On the afternoon of August 12, Chinese menswear group Lilanz (China Lilang Ltd., stock code: HK1234), listed in Hong Kong, released its 2025 interim financial results: revenue rose 7.9% year-on-year to RMB 1.727 billion [approx. USD 237 million], gross profit increased 8.4% to RMB 868 million [approx. USD 119 million], and gross profit margin edged up by 0.2 percentage points to 50.2%, remaining steadily above the 50% mark.
Thanks to the group’s sound financial footing and strong cash flow, the Board of Directors declared an interim dividend of HK$0.11 per share and a special interim dividend of HK$0.05 per share, maintaining a stable payout ratio.

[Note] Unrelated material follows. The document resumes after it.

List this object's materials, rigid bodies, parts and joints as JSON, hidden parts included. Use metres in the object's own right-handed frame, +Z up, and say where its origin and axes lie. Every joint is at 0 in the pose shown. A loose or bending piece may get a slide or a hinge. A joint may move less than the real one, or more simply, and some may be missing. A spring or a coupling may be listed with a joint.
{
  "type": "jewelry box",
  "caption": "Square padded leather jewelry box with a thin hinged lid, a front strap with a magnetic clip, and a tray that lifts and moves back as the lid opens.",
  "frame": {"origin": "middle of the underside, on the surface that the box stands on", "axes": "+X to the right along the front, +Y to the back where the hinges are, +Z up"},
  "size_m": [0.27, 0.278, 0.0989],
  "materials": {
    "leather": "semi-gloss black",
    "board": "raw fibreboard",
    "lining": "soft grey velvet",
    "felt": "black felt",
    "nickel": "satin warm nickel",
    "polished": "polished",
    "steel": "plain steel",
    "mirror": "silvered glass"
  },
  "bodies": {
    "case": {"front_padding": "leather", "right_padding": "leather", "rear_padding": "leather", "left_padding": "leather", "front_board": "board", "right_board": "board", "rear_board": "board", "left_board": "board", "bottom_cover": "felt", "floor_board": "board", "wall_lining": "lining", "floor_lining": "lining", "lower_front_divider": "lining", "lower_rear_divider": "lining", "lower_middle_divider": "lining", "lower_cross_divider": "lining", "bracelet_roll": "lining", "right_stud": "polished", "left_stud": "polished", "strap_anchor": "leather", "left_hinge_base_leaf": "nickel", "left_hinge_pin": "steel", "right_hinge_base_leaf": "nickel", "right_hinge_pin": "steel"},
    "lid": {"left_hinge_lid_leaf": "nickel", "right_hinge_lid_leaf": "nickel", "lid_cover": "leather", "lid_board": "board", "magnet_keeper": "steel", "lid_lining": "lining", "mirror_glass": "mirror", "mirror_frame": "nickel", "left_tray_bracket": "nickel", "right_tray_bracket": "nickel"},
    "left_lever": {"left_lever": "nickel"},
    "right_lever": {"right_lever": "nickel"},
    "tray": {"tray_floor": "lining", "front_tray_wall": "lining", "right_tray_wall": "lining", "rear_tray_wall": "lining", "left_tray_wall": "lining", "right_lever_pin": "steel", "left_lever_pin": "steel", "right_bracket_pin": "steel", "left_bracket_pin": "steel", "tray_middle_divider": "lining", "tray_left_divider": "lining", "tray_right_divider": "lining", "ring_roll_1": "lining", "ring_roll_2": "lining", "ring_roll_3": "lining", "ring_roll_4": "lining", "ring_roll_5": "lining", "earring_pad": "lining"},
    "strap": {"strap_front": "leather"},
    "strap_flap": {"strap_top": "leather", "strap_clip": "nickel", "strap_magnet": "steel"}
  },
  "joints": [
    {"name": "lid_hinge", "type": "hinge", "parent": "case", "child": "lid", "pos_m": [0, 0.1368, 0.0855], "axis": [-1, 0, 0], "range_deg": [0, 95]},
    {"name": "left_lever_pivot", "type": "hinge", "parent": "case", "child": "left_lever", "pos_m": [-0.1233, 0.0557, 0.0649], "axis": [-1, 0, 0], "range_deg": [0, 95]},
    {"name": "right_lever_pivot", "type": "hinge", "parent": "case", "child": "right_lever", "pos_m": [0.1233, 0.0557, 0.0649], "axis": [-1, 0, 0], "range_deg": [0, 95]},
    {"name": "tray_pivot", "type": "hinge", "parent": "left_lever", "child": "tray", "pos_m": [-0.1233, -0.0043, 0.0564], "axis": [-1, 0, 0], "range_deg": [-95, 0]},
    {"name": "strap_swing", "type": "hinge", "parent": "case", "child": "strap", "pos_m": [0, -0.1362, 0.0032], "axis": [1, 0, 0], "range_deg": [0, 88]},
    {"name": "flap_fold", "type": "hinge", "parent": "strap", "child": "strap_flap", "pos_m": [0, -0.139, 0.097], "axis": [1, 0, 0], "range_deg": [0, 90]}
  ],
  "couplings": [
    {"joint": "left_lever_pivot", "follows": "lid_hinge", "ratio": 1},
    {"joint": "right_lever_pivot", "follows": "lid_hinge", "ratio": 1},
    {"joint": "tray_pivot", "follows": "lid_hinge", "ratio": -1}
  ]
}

Amidst a complex external environment and increasingly cautious domestic consumption, Lilanz has once again demonstrated notable resilience and strategic focus.
Of particular note, this financial report clearly outlines the latest roadmap for Lilanz’s strategic transformation. Following comprehensive upgrades in product, brand, and channels in recent years, the company is now firmly advancing into a new stage of reform with a focus on the DTC (Direct-to-Consumer) model and its “multi-brand, internationalization” strategy.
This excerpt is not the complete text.